The board appeared to find the argument convincing. "We are trying to make certain that we abide the statutes. ... It looks very clear. Looking beyond [the statute] is maybe an interpretation," board member Jonathan Fox said during the meeting. Fox also is chairman, president and CEO of Fowler State Bank.

Cache Bank was unable to discuss the matter, Jeffrey Dove, CFO of Cache Bank & Trust, wrote in an emailed statement. Elevations CU was also unable to comment due to the fact that the regulatory approval process is ongoing, a spokesperson for the credit union wrote in an email.

Colorado Bankers Association CEO Don Childears wrote a Jan. 13 letter to the state regulator, arguing that the board should closely consider the state's laws regarding credit unions acquiring bank assets.

"We are pleased that the board viewed the proposal the same way we did: against Colorado statutory requirements," Childears wrote in a statement following the decision.

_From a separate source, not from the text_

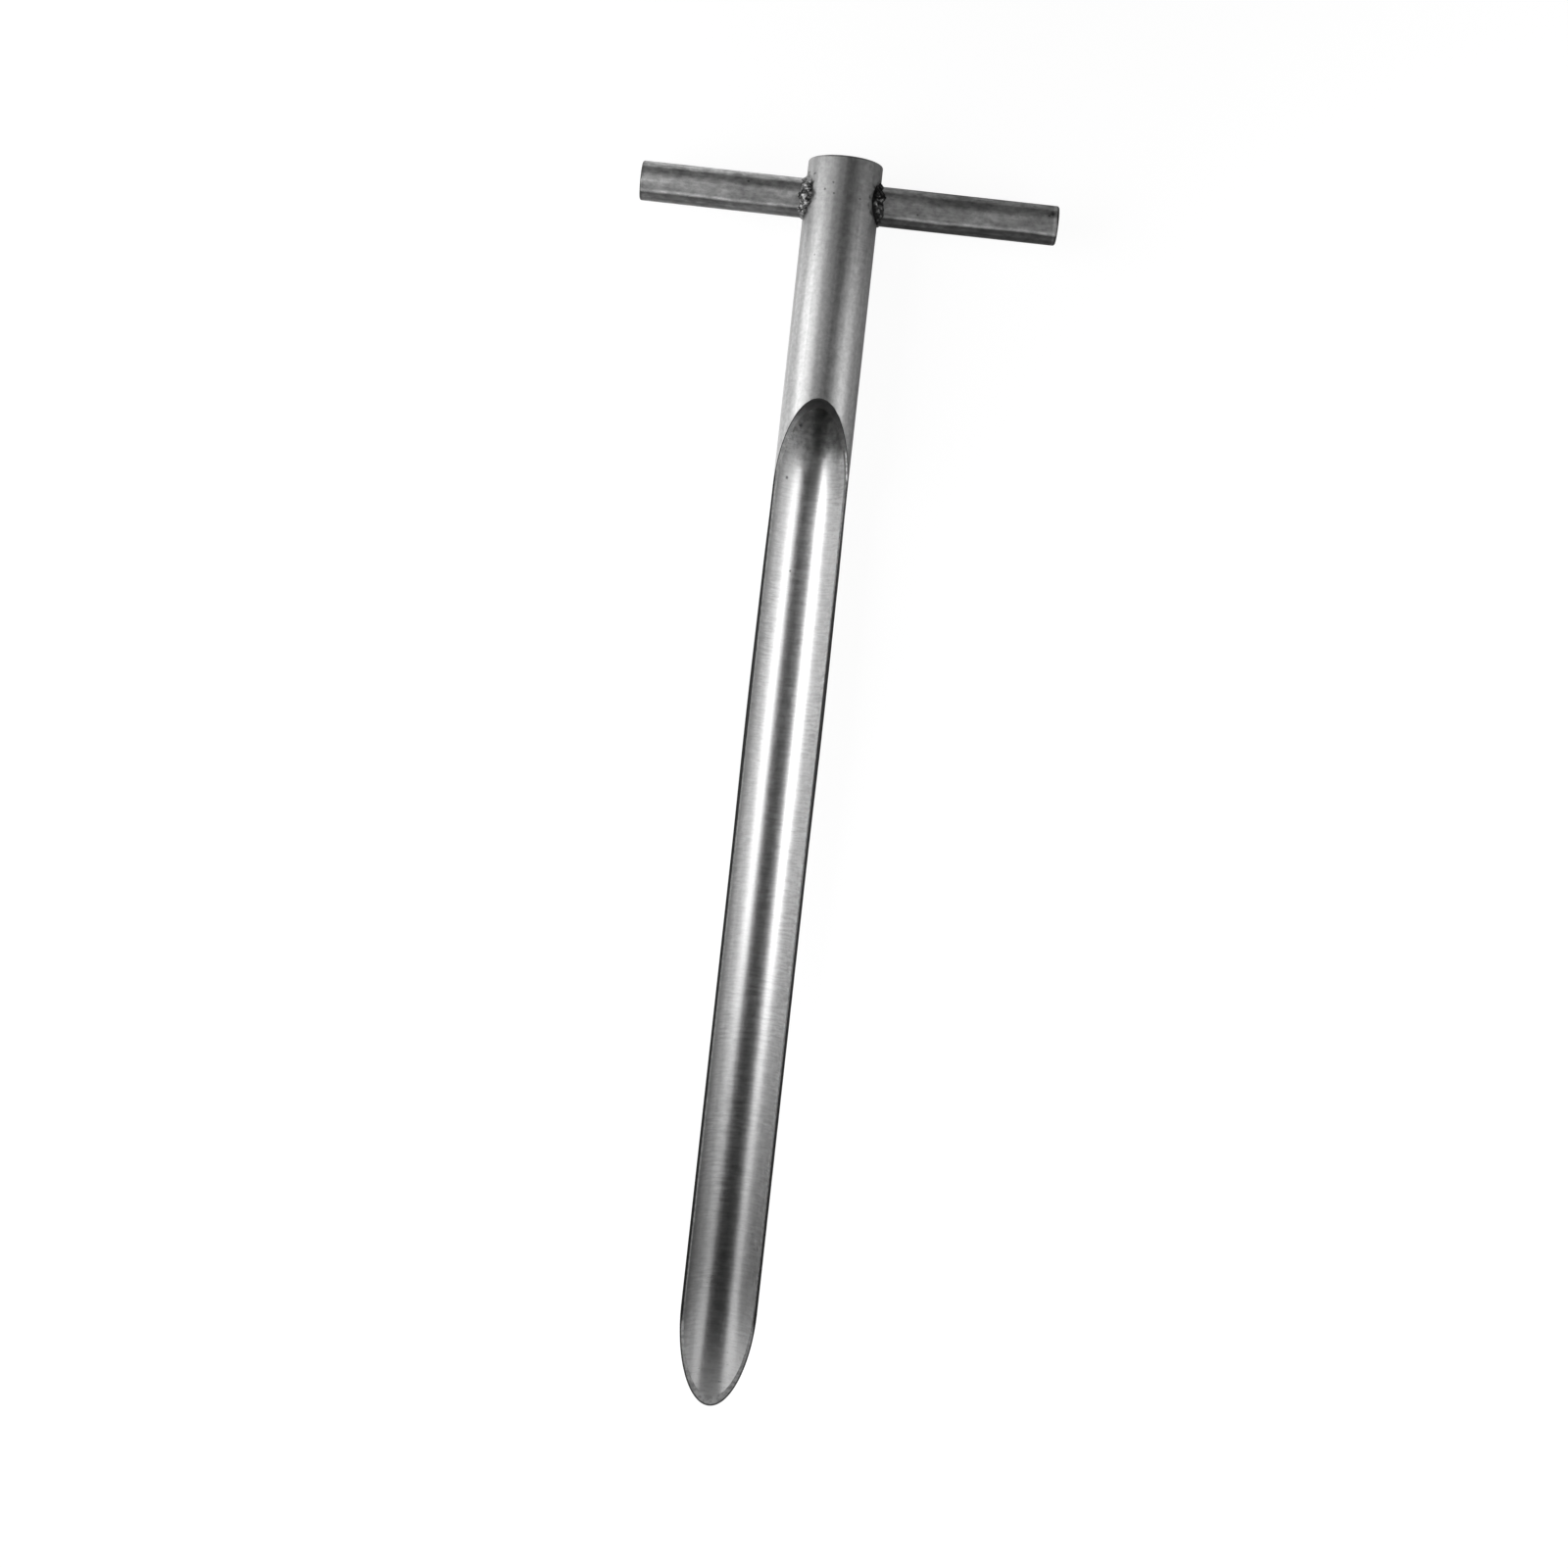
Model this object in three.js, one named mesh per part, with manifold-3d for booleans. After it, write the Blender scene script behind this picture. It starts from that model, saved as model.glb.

Cache Bank disagreed. During the Colorado Banking Board's meeting, a Cache Bank representative pointed to the absence of a statute prohibiting banks from selling their assets to credit unions. "There is no section of the code that would prohibit this," the representative said.

Ultimately, the board members denied Cache Bank's sale to Elevations CU, stating that banks selling their assets to credit unions is "prohibited" in the state.

Banker concern about credit unions acquiring banks is not new. Bankers argue credit unions have an unfair advantage since they do not pay taxes. They also object to credit union acquisitions by arguing that the bank's customers might not meet the "common bond" requirement established under law. An analysis by S&P Global Market Intelligence found that credit unions have been able to maintain the majority of banks' customers in their field of membership after acquisitions.

CBA's Childears wrote in his letter that the approval of such deals will set a precedent that could hurt Colorado banks and their regulators.

"If this transaction is approved, other banks that may be interested in acquiring banks such as Cache would be at a competitive disadvantage because the result of the credit union tax advantage means an acquiring credit union has a huge competitive advantage over a potential acquiring bank," Childears wrote.

Since the announcement of the acquisition on Sept. 3, 2019, CBA received many "comments of concern about, or opposition to the purchase, from a variety of banks, large and small, in the Greeley market and elsewhere," according to the letter.

In addition to Childears' letter, the Colorado State Banking Board received public comments from Greenwood Village, Colo.-based First American State Bank COO Scott Yeoman, Denver-based ANB Bank CEO Koger Propst, the Independent Bankers of Colorado Executive Director Michael Van Norstrand and Mountain West Credit Union Association CEO Scott Earl.